In an op-ed written by J. D. Flynn, editor-in-chief of the Catholic News Agency (CNA), he argues that it’s not enough to condemn the treatment of illegal immigrants who are separated from their children at the border without asking what should happen instead.

“It’s . . . not enough to call for an end to family separation at the border without asking what led to this humanitarian crisis, and what kind of reforms will really make a difference,” he writes.

"There have been, unfortunately, too few solutions proposed to address a real problem: how should the identity of family members be verified at the border, to ensure that children are not being trafficked? That issue needs more than moralizing or grandstanding. It needs a real solution.”
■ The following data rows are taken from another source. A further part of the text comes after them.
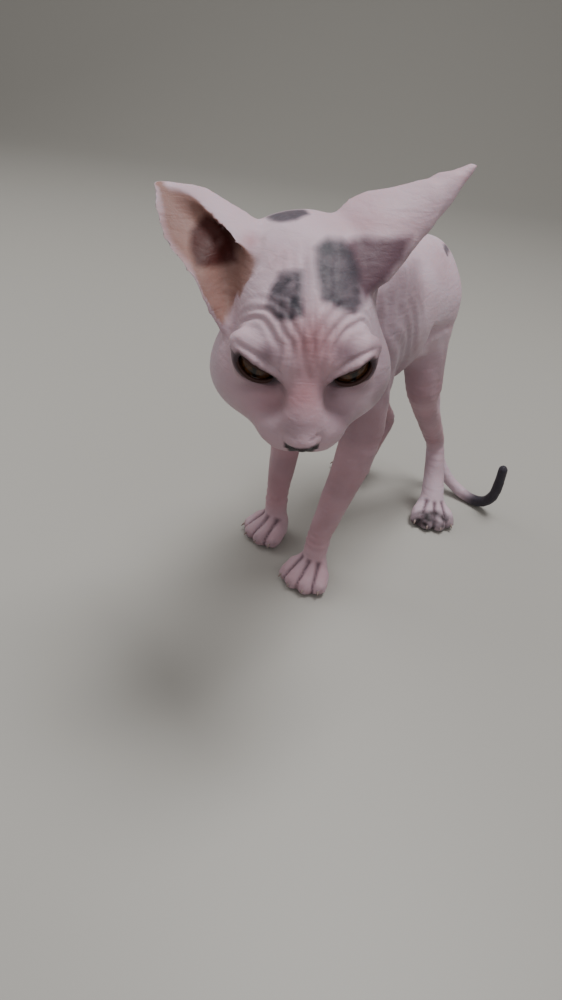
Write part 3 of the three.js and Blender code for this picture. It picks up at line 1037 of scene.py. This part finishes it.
@dataclass
class Sculptor:
    """Moves the skin's vertices as a modeller would, by named folds and features.

    The method of each feature takes points, one a row, and returns how far each moves out along
    its normal. There h is in the head's frame, and p in the cat's as it was modelled.
    """

    head: HeadFrame
    lip_depth: float = 1.1
    philtrum_depth: float = 0.9
    nostril_depth: float = 1.7
    nose_wing_depth: float = 0.5
    brow_arcs: tuple = ((13.6, 0.5), (16.6, 0.42), (19.8, 0.32), (23.2, 0.22))
    furrows: tuple = (-7.5, -4.4, -1.6, 1.6, 4.4, 7.5)
    furrow_depth: float = 0.34
    neck_behind_head: tuple = (-26.0, 26.0, 0.0)
    neck_end: tuple = (2.0, -52.0, 178.0)
    neck_ring_depth: float = 0.32
    neck_ring_pitch: float = 7.5
    slack_depth: float = 0.28
    leg_ring_depth: float = 0.3
    leg_ring_pitch: float = 5.2
    leg_lump_height: float = 0.25
    toe_cleft_depth: float = 1.2

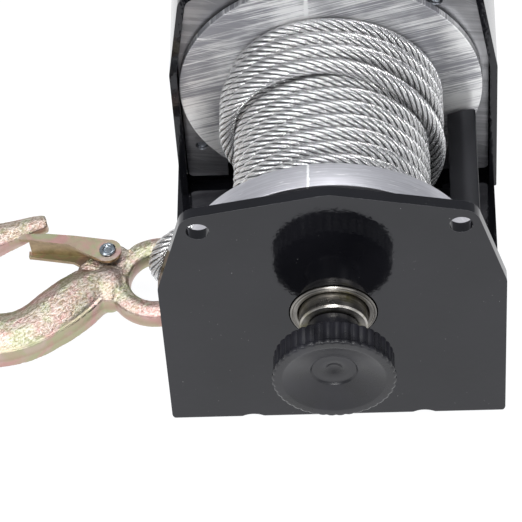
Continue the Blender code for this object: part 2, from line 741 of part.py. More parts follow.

No matter how discouraged we may be while seeing images of crying children in cage-like detention centers, Catholics need to lead the effort to develop comprehensive immigration reforms rooted in the principles of justice so that these injustices will never happen again.

“Only serious reforms, which create a system that protects security and the right to migrate, will end humanitarian crises at the border, mass detentions and deportations, and the deaths of migrants crossing through the desert,” Flynn writes.

He goes on to cite five principles of Catholic social teaching that are relevant to creating a just immigration policy.

“That nations have a right to security; that families have the right to migrate for safety, freedom, or economic opportunity; that justice obliges countries who can receive immigrants without detriment to the welfare of their citizens to do so; that wealthy and stable nations ought to assist unstable and poor countries; and that the family is sacred, sovereign, and prior to the state,” he cites.

The United States has the right to security because uncontrolled borders are an injustice not only to our country’s citizens but to the immigrants who cross them.

“But the United States also has the capacity to receive legally many more immigrants than we do now,” Flynn says.

“We’re facing a labor shortage that won’t be resolved by the restrictive caps and quotas we now place on immigration, or by the byzantine processes that make waiting times for legal migration longer than people’s lifetimes. And importing labor also expands our tax base and our domestic consumer base. Those benefits outweigh the costs - measured in the provision of social services - associated with increased immigration.”

Even more important than the economic reasons are the moral reasons why we need immigration reform.

“We are a wealthy and safe nation. Poor people, from poor countries, have the right to migrate for work and security. Our wealth and safety will not be fatally compromised by their arrival. This is not a matter of charity. It is a matter of justice.”

Flynn goes on to cite Pope Pius XII who wrote to the bishops of the United States in 1948 “the Creator of the universe made all good things primarily for the good of all. Since land everywhere offers the possibility of supporting a large number of people, the sovereignty of the State, although it must be respected, cannot be exaggerated to the point that access to this land is, for inadequate or unjustified reasons, denied to needy and decent people from other nations, provided of course, that the public wealth, considered very carefully, does not forbid this.”

The pope’s words remain as true today as they were 70 years ago.

“We cannot hoard our prosperity. We cannot exaggerate our national sovereignty,” Flynn writes. “Our land, our jobs, our prosperity itself exists primarily for the good of all. God did not make the land on which we live, or bless the country we call home, so that we could live in comfortable security while those outside our gates suffer violence, chaos, and hunger.”

The rule of law definitely matters, but the justice of our laws matter too – and when our laws are measured against the Church’s criteria, they are not just.

“Using family separation as a deterrent for migration is an intolerable and contemptible injustice,” Flynn writes.

Even though reform of these laws will probably be a long-time coming, this is no reason to abandon the fight for a comprehensive and just immigration policy.

“The United States needs a program of immigration reform that recognizes our moral obligation to allow broader participation in our economy,” Flynn writes. “Catholics must lead the way toward this reform.”